Insomma, si pensa, ugualmente per il nostro Paese, a valorizzare il benessere dei lavoratori anche accompagnando le riduzioni di orari lavorativi o, meglio, dire compattamento delle giornate di lavoro introducendo altre misure di welfare attivo: quali misure a sostegno della genitorialità, bonus/contributi per asili nido, estensione dei congedi per la paternità, in parte obbligatori.
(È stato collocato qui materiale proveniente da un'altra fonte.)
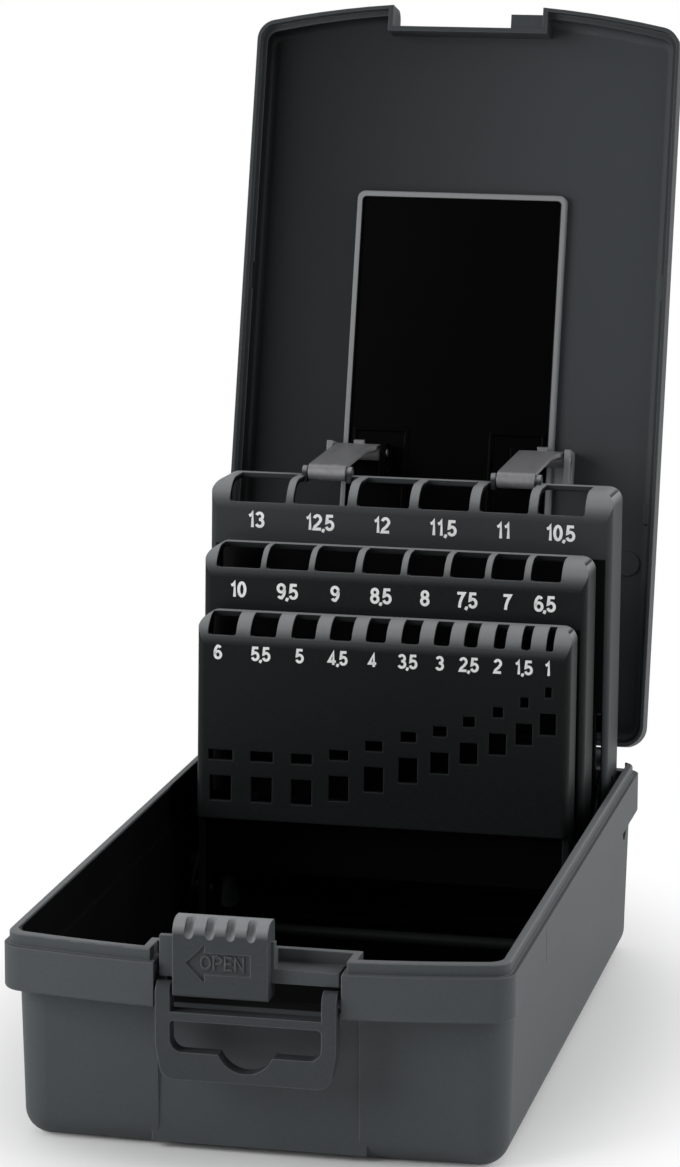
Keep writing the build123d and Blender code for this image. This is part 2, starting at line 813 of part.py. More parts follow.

Similarmente, tale visione riguarderà anche il settore pubblico con il fare da battistrada i dipendenti statali delle funzioni centrali che hanno visto firmato l’ultimo CCNL 2022/2024 con l’introduzione di innovativi istituti contrattuali.
Se si guarda al futuro la sfida che ritengo ci attenda è rappresentata dalla possibilità, per tutta la classe dei lavoratori attivi, di garantire permanentemente un equilibrio consolidato tra vita e lavoro, in un contesto sempre più immanente di esistenze scandite dalla dominante tecnologia che influenza inevitabilmente le quantità e qualità di lavoro disponibili.
Tale affermazione si basa sul fatto che la cosiddetta rivoluzione digitale alla quale siamo assistendo, sta progressivamente cambiando il mondo. Con l’approcciarsi delle nuove tecnologie e della conseguente supremazia che saprà farsi largo grazie al maggior impiego della Intelligenza artificiale, verranno a modificarsi ruoli, funzioni, comportamenti, nella PA come nelle Aziende ed Enti.
Non a caso sempre più il tema della formazione iniziale e permanente, di tutte le classi lavoratrici, per acquisire soft skills (quali abilità interpersonali) e hard skills (quali abilità puramente tecniche) raggiungendo un ventaglio completo di competenze.
Nei fatti, i costanti cambiamenti del paradigma lavorativo conducono ad una rivisitazione costante su quali siano le competenze irrinunciabili in ogni realtà lavorativa. Inevitabilmente, quindi, la crescita costante del lavoro da remoto e della digitalizzazione ci pongono al cospetto di un quesito ineludibile: ma quali competenze necessitano per rendere i lavoratori realmente utili e funzionali nel rispetto di un crescente modello di miglior bilanciamento vita-lavoro e di progresso sociale nel futuro?
Stiamo assistendo, come società, alle grandi mutazioni tecnologiche di questi anni. E in ogni caso, tale fenomeno impatta profondamente sul mondo del lavoro ma, automaticamente, anche sulla vita delle persone e sulla collettività nel suo insieme.
Ritengo quindi giusto cingere e accogliere l'evoluzione del lavoro. Tutto ciò che sapevamo e sappiamo, sul lavoro e come si estrinseca, sta cambiando: non solo dove, come e quando si lavora, ma anche di cosa hanno realmente bisogno i dipendenti pubblici e privati per sentirsi felici e motivati, oltre le loro retribuzioni, benefit e trattamenti contrattuali e giuridici.
Per concludere vorrei esprimere questo auspicio comune: “Non rendiamo periferico il nostro tempo amato e libero, all’interno delle nostre esistenze! Perseguiamo la ricerca di un benessere fisico e mentale ormai perduto”.
[*] Dirigente INL, Direzione Centrale Risorse - Uff. III° - Bilancio e Patrimonio. Professore a contratto c/o Università Tor Vergata, titolare della cattedra di “Sociologia dei Processi Economici e del Lavoro” nonché della cattedra di “Diritto del Lavoro”. Il presente contributo è frutto esclusivo del pensiero dell’autore e non impegna l’Amministrazione di appartenenza.